Upaya mendorong pendirian R&D CPO .di Tanah Air diharapkan bisa mendapat dukungan yang baik dari semua pihak, termasuk mewujudkan pusat penelitian CPO di kawasan industri Sei Mangkei, Simalungun, Sumater Utara. "Tantangannya memang banyak. Tapi, itu kebanyakan karena kita yang buat," katanya.
Dirjen Pengembangan Ekspor Nasional Kementerian Perdagangan Gusmardi Bustami meyakini, ekspor produk hasil hilirisasi CPO akan memiliki prospek lebih baik. Dia mencontohkan, Malaysia yang telah berhasil mengembangkan sekitar 100 produk hilir CPO.
Sementara itu, ekspor produk sawit Indonesia 60-70% masih berupa CPO, sedangkan produk hilirnya hanya 30-40%. "Jenis produk yang diekspor dari hasil hilirisasi tersebut sangat banyak seperti sabun, minyak goreng, atau pun produk-produk lain," jelas dia.
Produksi CPO
Benny melanjutkan, kebijakan yang tidak harmonis pada industri CPO di Tanah Air telah menimbulkan urusan birokrasi bertentangan. Kondisi tersebut pun bisa dimanfaatkan untuk kampanye negatif atas CPO Indonesia, antara lain masalah pembebasan lahan. "Kalau urusan lahannya tidak diselesaikan dengan jelas, nanti dianggap tidak ramah lingkungan," ucapnya.
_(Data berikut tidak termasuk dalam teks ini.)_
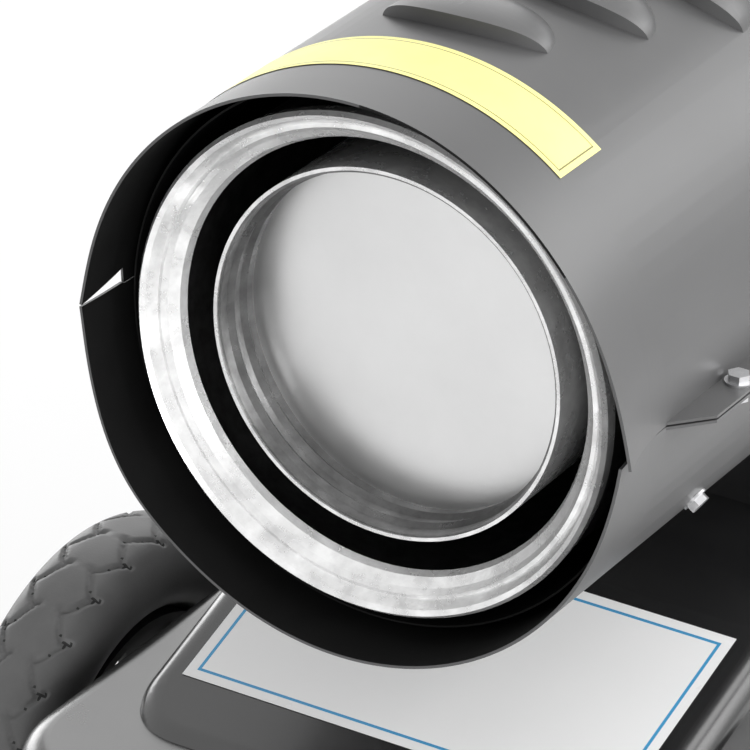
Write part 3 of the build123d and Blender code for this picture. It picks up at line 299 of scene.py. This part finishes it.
# The front band of the upper (side 1) or lower (side -1) half shell, bent at its edge.
def sprung_band(side):
    band = round_piece("front_band", casing_r, 0, band_len, casing_sides)
    for y in band_cuts:
        cut((0, mouth_y + y, 0), (0, 1, 0))
    cut((0, 0, axis_z + side * half_seam), (0, 0, side), clear_inner=True)
    for point in band.data.vertices:
        depth = point.co.y - mouth_y
        aim = atan2(point.co.z - axis_z, point.co.x)
        angle = abs(aim) * 180 / pi
        ease = max(0.0, 1 - depth / band_len) ** 2
        if side > 0:
            spring = top_flare * exp(-angle / top_flare_fade)
            spring -= top_dip * exp(-(((angle - top_dip_at) / top_dip_fade) ** 2))
        else:
            spring = low_flare * exp(-angle / low_flare_fade)
            spring += low_bulge * exp(-(((angle - low_bulge_at) / low_bulge_fade) ** 2))
        spring += slit_lift * exp(-(180 - angle) / slit_lift_fade)
        radius = casing_r + spring * ease
        point.co.x = radius * cos(aim)
        point.co.z = axis_z + radius * sin(aim)
        if depth <= slit_len + slit_step / 2:
            near_seam = max(0.0, 1 - (180 - angle) / slit_angle)
            if side > 0:
                opening = slit_mouth + slit_end * depth / slit_len
            else:
                opening = slit_rest * depth / slit_len
            point.co.z += opening * near_seam
    wall = band.modifiers.new("wall", "SOLIDIFY")
    wall.thickness = casing_sheet
    wall.offset = -1
    bpy.ops.object.modifier_apply(modifier="wall")
    return band


for side, node, name in ((1, "upper_shell", "upper_casing"), (-1, "lower_shell", "lower_casing")):
    band = sprung_band(side)
    rest = copy_of(node)
    cut((0, mouth_y + band_len, 0), (0, 1, 0), clear_inner=True)
    for point in rest.data.vertices:
        if abs(point.co.x) > flange_x and point.co.y < mouth_y + flange_front:
            point.co.y += flange_ramp
    band.select_set(True)
    bpy.ops.object.join()
    casing = bpy.context.object
    casing.name = name
    casing.data.materials.clear()
    casing.data.materials.append(casing_paint)
    casing.data.materials.append(inside_black)
    for face in casing.data.polygons:
        out = Vector((face.center.x, 0, face.center.z - axis_z))
        skin_r = skin_r_front if face.center.y < mouth_y + band_len else skin_r_behind
        inside = face.normal.dot(out) < 0 and out.length < skin_r
        face.material_index = 1 if inside else 0
    bpy.ops.object.shade_smooth_by_angle(angle=radians(30))
    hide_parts(node)
    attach(casing, "heater")

# A plain yellow film strip is stuck round the front of the casing, with a dark line
# near its edges and its right-hand end. Angles count from the right-hand seam.
strip_lift = 0.00035
strip_sides = 360
strip_front = 0.032
strip_back = 0.063
strip_start = 52.5
strip_stop = 135
front_line = (0.0345, 0.035)
back_line = (0.06, 0.0605)
end_line = (53.7, 54.0)
strip_yellow = finish("strip_yellow", (0.9, 0.85, 0.3), (0.87, 0.81, 0.27), 0, 0.45, 0.55, 30, 600)
strip_edge = finish("strip_edge", (0.12, 0.11, 0.02), (0.16, 0.14, 0.03), 0, 0.35, 0.45)
strip = round_piece("film_strip", casing_r + strip_lift, strip_front, strip_back, strip_sides)
for y in front_line + back_line:
    cut((0, mouth_y + y, 0), (0, 1, 0))
for angle, sense, trims in (
    (strip_start, 1, True),
    (end_line[0], 1, False),
    (end_line[1], 1, False),
    (strip_stop, -1, True),
):
    aim = Vector((-sin(radians(angle)), 0, cos(radians(angle)))) * sense
    cut((0, 0, axis_z), aim, clear_inner=trims)
strip.data.materials.append(strip_yellow)
strip.data.materials.append(strip_edge)
for face in strip.data.polygons:
    depth = face.center.y - mouth_y
    angle = atan2(face.center.z - axis_z, face.center.x) * 180 / pi
    on_long_line = front_line[0] < depth < front_line[1] or back_line[0] < depth < back_line[1]
    on_end_line = end_line[0] < angle < end_line[1]
    inside = front_line[0] < depth < back_line[1] and angle > end_line[0]
    face.material_index = 1 if inside and (on_long_line or on_end_line) else 0
bpy.ops.object.shade_smooth()
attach(strip, "heater")

# A blank white card lies on the slope of the tank, with a blue line round it inside
# a white margin.
card_w = 0.2
card_len = 0.105
card_margin = 0.0045
card_line_w = 0.0014
card_up_slope = 0.0845
card_aside = -0.001
card_lift = 0.0003
line_reach = (0.985, 1.003)
line_area = 0.0005
slope_low = Vector((0, mouth_y + 0.019, axis_z - 0.192))
slope_high = Vector((0, mouth_y + 0.156, axis_z - 0.147))
uphill = (slope_high - slope_low).normalized()
card_paper = finish("card_paper", (0.95, 0.95, 0.95), (0.97, 0.97, 0.97), 0, 0.25, 0.4, 12, 700)
card_line = finish("card_line", (0.05, 0.33, 0.62), (0.06, 0.36, 0.66), 0, 0.3, 0.4)
card_middle = slope_low + uphill * card_up_slope + Vector((card_aside, 0, 0))
bpy.ops.object.select_all(action="DESELECT")
bpy.ops.mesh.primitive_plane_add(size=1, location=card_middle, rotation=(atan2(uphill.z, uphill.y), 0, 0))
card = bpy.context.object
card.name = "blank_card"
card.scale = (card_w, card_len, 1)
bpy.ops.object.transform_apply(location=True, rotation=True, scale=True)
card.data.materials.append(card_paper)
card.data.materials.append(card_line)
bpy.ops.object.mode_set(mode="EDIT")
bpy.ops.mesh.select_all(action="SELECT")
bpy.ops.mesh.inset(thickness=card_margin)
bpy.ops.mesh.inset(thickness=card_line_w)
bpy.ops.object.mode_set(mode="OBJECT")
for face in card.data.polygons:
    reach_across = abs(face.center.x - card_middle.x) / (card_w / 2 - card_margin)
    reach_uphill = abs((face.center - card_middle).dot(uphill)) / (card_len / 2 - card_margin)
    on_line = line_reach[0] < max(reach_across, reach_uphill) < line_reach[1]
    face.material_index = 1 if on_line and face.area < line_area else 0
rise = uphill.cross(Vector((-1, 0, 0))).normalized()
if rise.z < 0:
    rise = -rise
for point in card.data.vertices:
    point.co += rise * card_lift
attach(card, "heater")

# Inside the mouth: a matt black sleeve, a liner whose dark colour is painted shade, the bright rolled ring
# and the closed front of the drum, a pale disc with darker walls round it.
disc_edge = 0.0015
rolled_steel = finish(
    "rolled_steel", (0.95, 0.95, 0.95), (0.6, 0.6, 0.6), 0.6, 0.16, 0.34, 70, 420, 0.00008
)
# Dark steel for the liner, supports, spacers, rear plate and tubes: its dark colour is painted shade inside
# the mouth.
shade_darkened_steel = finish(
    "shade_darkened_steel", (0.05, 0.05, 0.05), (0.014, 0.013, 0.013), 0.6, 0.4, 0.6, 90, 500, 0.00006
)
pale_steel = finish("pale_steel", (0.82, 0.82, 0.82), (0.76, 0.76, 0.76), 1, 0.3, 0.4, 8, 700, 0.00003)
drum_steel = finish("drum_steel", (0.22, 0.22, 0.22), (0.1, 0.1, 0.1), 1, 0.22, 0.4, 60, 420, 0.00006)
coat(inside_black, "inner_sleeve")
coat(shade_darkened_steel, "air_liner", "drum_supports", "casing_spacers", "rear_plate", "flame_tube", "blast_tube")
coat(rolled_steel, "front_ring", "exchanger_drum", "flue_pipe")
coat(pale_steel, "chamber_front", "diffuser")
nodes["chamber_front"].data.materials.append(drum_steel)
disc_y = max(point.co.y for point in nodes["chamber_front"].data.vertices) - disc_edge
for face in nodes["chamber_front"].data.polygons:
    face.material_index = 0 if face.center.y > disc_y else 1

# The tank, its fittings and the frame parts are pressed and bent steel in black enamel.
black_enamel = finish(
    "black_enamel", (0.01, 0.01, 0.0105), (0.014, 0.014, 0.014), 0, 0.2, 0.28, 14, 1300, 0.00002, 1.0
)
coat(black_enamel, "tank_upper", "tank_lower", "filler_neck", "front_saddle", "control_box")
coat(black_enamel, "handle_tube", "rear_stand", "axle_brackets")
coat(casing_paint, "flue_collar")

# Zinc-plated screws, clips, guard and shafts; cast aluminium fan and pump; brass lines.
zinc = finish("zinc_plate", (0.62, 0.62, 0.63), (0.48, 0.48, 0.49), 1, 0.25, 0.42, 160, 900, 0.00003)
coat(zinc, "flanged_screws", "handle_clips", "rear_guard", "axle", "axle_fittings", "drain_plug")
coat(zinc, "motor_shaft", "motor_bracket", "burner_spider")
cast_metal = finish("cast_metal", (0.68, 0.68, 0.7), (0.55, 0.55, 0.57), 1, 0.4, 0.55, 60, 700, 0.0001)
coat(cast_metal, "fan", "fuel_pump")
drawn_brass = finish("drawn_brass", (0.75, 0.55, 0.26), (0.6, 0.42, 0.2), 1, 0.25, 0.4, 80, 900)
coat(drawn_brass, "suction_pipe", "nozzle_line", "nozzle_holder")
motor_enamel = finish(
    "motor_enamel", (0.06, 0.062, 0.065), (0.08, 0.08, 0.085), 0, 0.4, 0.55, 40, 600, 0.00008
)
coat(motor_enamel, "motor")
glazed = finish("glazed_ceramic", (0.8, 0.78, 0.72), (0.72, 0.7, 0.64), 0, 0.12, 0.2)
coat(glazed, "electrodes")

# Moulded plastic and rubber: cap, panel, switch, knob, lamp, gland, grips and feet.
moulded = finish(
    "moulded_plastic", (0.02, 0.02, 0.02), (0.028, 0.028, 0.028), 0, 0.42, 0.55, 50, 1400, 0.00006
)
coat(moulded, "filler_cap", "control_panel", "switch_frame", "thermostat", "thermostat_knob", "power_gland")
coat(moulded, "ignition_transformer", "control_unit", "solenoid_valve", "photocell")
red_moulding = finish("red_moulding", (0.5, 0.02, 0.015), (0.42, 0.02, 0.015), 0, 0.2, 0.3)
coat(red_moulding, "switch_rocker", "reset_button")
amber_moulding = finish("amber_moulding", (0.75, 0.3, 0.03), (0.65, 0.24, 0.03), 0, 0.1, 0.2)
coat(amber_moulding, "indicator_lamp")
soft_rubber = finish(
    "soft_rubber", (0.016, 0.016, 0.016), (0.026, 0.026, 0.026), 0, 0.62, 0.8, 60, 1100, 0.0001
)
coat(soft_rubber, "handle_grips", "rubber_feet")
rim_moulding = finish(
    "rim_moulding", (0.02, 0.02, 0.021), (0.03, 0.03, 0.03), 0, 0.4, 0.55, 40, 1200, 0.00006
)
coat(rim_moulding, "rim_left", "rim_right", "hub_cap_left", "hub_cap_right")

# Solid rubber tyres with rounded shoulders. On each side of the crown a hooked groove
# winds round the tyre, and its floor is painted dark as shade in the groove.
wheel_centre = Vector((0, mouth_y + 0.118, 0.108))
tyre_x = 0.18
tyre_half_w = 0.0219
tyre_middle_r = 0.089
tyre_half_h = 0.019
tyre_points = 100
shoulder_wide = 0.72
shoulder_tall = 0.8
tread_r = 0.097
tyre_rubber = finish(
    "tyre_rubber", (0.1, 0.1, 0.1), (0.125, 0.125, 0.125), 0, 0.42, 0.55, 45, 1000, 0.00006
)
# Near-black rubber for the groove floor: painted shade in the groove.
groove_shade_rubber = finish("groove_shade_rubber", (0.008, 0.008, 0.008), (0.012, 0.012, 0.012), 0, 0.6, 0.8, 45, 1000)

# One hook of the groove as points: how far along the tread, and how far from the crown.
# The line starts before the hook and ends after it, so that hooks join.
hooks = 27
steps_per_hook = 22
points_per_hook = 48
groove_depth = 0.0016
groove_half_w = 0.0012
groove_x = 0.0105
hook_swing = 0.0058
hook_lean = 0.13
hook_lean_start = 0.6
hook_len = 2 * pi * 0.106 / hooks
hook_line = []
for t in range(-points_per_hook // 4, points_per_hook * 5 // 4):
    lean = hook_lean * sin(4 * pi * t / points_per_hook + hook_lean_start)
    swing = hook_swing * sin(2 * pi * t / points_per_hook)
    hook_line.append((hook_len * (t / points_per_hook + lean), groove_x + swing))
dark_share = 0.45
places_per_metre = 5000
depths = {}


# How deep the groove is at a step round the tyre and a distance across its crown.
def groove_at(step, across):
    key = (step % steps_per_hook, round(across * places_per_metre))
    if key not in depths:
        along = key[0] * hook_len / steps_per_hook
        gap = min((along - u) ** 2 + (abs(across) - v) ** 2 for u, v in hook_line) ** 0.5
        depths[key] = groove_depth * max(0.0, 1 - (gap / groove_half_w) ** 3)
    return depths[key]


for side, name in ((-1, "left"), (1, "right")):
    bpy.ops.object.select_all(action="DESELECT")
    bpy.ops.mesh.primitive_circle_add(vertices=tyre_points, radius=1, location=(0, 0, 0))
    tyre = bpy.context.object
    tyre.name = "tyre_tread_" + name
    for point in tyre.data.vertices:
        wide = abs(point.co.x) ** shoulder_wide * (1 if point.co.x > 0 else -1)
        tall = abs(point.co.y) ** shoulder_tall * (1 if point.co.y > 0 else -1)
        tyre_z = wheel_centre.z + tyre_middle_r + tall * tyre_half_h
        point.co = Vector((side * tyre_x + wide * tyre_half_w, wheel_centre.y, tyre_z))
    bpy.ops.object.mode_set(mode="EDIT")
    bpy.ops.mesh.select_all(action="SELECT")
    bpy.ops.mesh.spin(steps=hooks * steps_per_hook, angle=2 * pi, center=wheel_centre, axis=(1, 0, 0))
    bpy.ops.mesh.select_all(action="SELECT")
    bpy.ops.mesh.remove_doubles(threshold=0.00001)
    bpy.ops.mesh.normals_make_consistent(inside=False)
    bpy.ops.object.mode_set(mode="OBJECT")
    tyre.data.materials.append(tyre_rubber)
    tyre.data.materials.append(groove_shade_rubber)
    sunk = set()
    for point in tyre.data.vertices:
        out = Vector((0, point.co.y - wheel_centre.y, point.co.z - wheel_centre.z))
        if out.length > tread_r:
            step = round(atan2(out.z, out.y) / (2 * pi) * hooks * steps_per_hook)
            depth = groove_at(step, point.co.x - side * tyre_x)
            point.co -= out.normalized() * depth
            if depth > groove_depth * dark_share:
                sunk.add(point.index)
    # Faces sunk deep into the groove get the painted groove shade.
    for face in tyre.data.polygons:
        face.material_index = 1 if all(corner in sunk for corner in face.vertices) else 0
    bpy.ops.object.shade_smooth()
    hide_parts("tyre_" + name)
    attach(tyre, "wheel_" + name)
Namun, Indonesia cukup beruntung karena produktivitas oleh perusahaan CPO nasional sudah bisa mencapai 7-8 ton per hektare (ha). Sedangkan petani baru bisa menghasilkan 3,5 ton per ha, sehingga perlu dukungan dari pemerintah, termasuk meremajakan kebun yang sudah tua.
Indonesia mulai fokus mengarahkan penguatan industri hilir berbasis CPO guna mendorong keunggulan kompetitif. Dengan memacu industri hilirnya, produksi CPO dan crude PKO nasional diperkirakan mencapai 40 juta ton pada 2020, dan hanya 12 juta ton yang diekspor. Tahun 2012, produksi CPO dan CPKO nasional diperkirakan 27-28 juta ton, dengan porsi ekspor 8,12 juta ton.
"Tahun 2011, produksi CPO kita tercatat 25,5 juta ton dan diekspor sekitar 9,53 juta ton. Tahun 2010, produksi tercatat 22 juta ton dan diekspor 10,78 juta ton," ungkap Benny.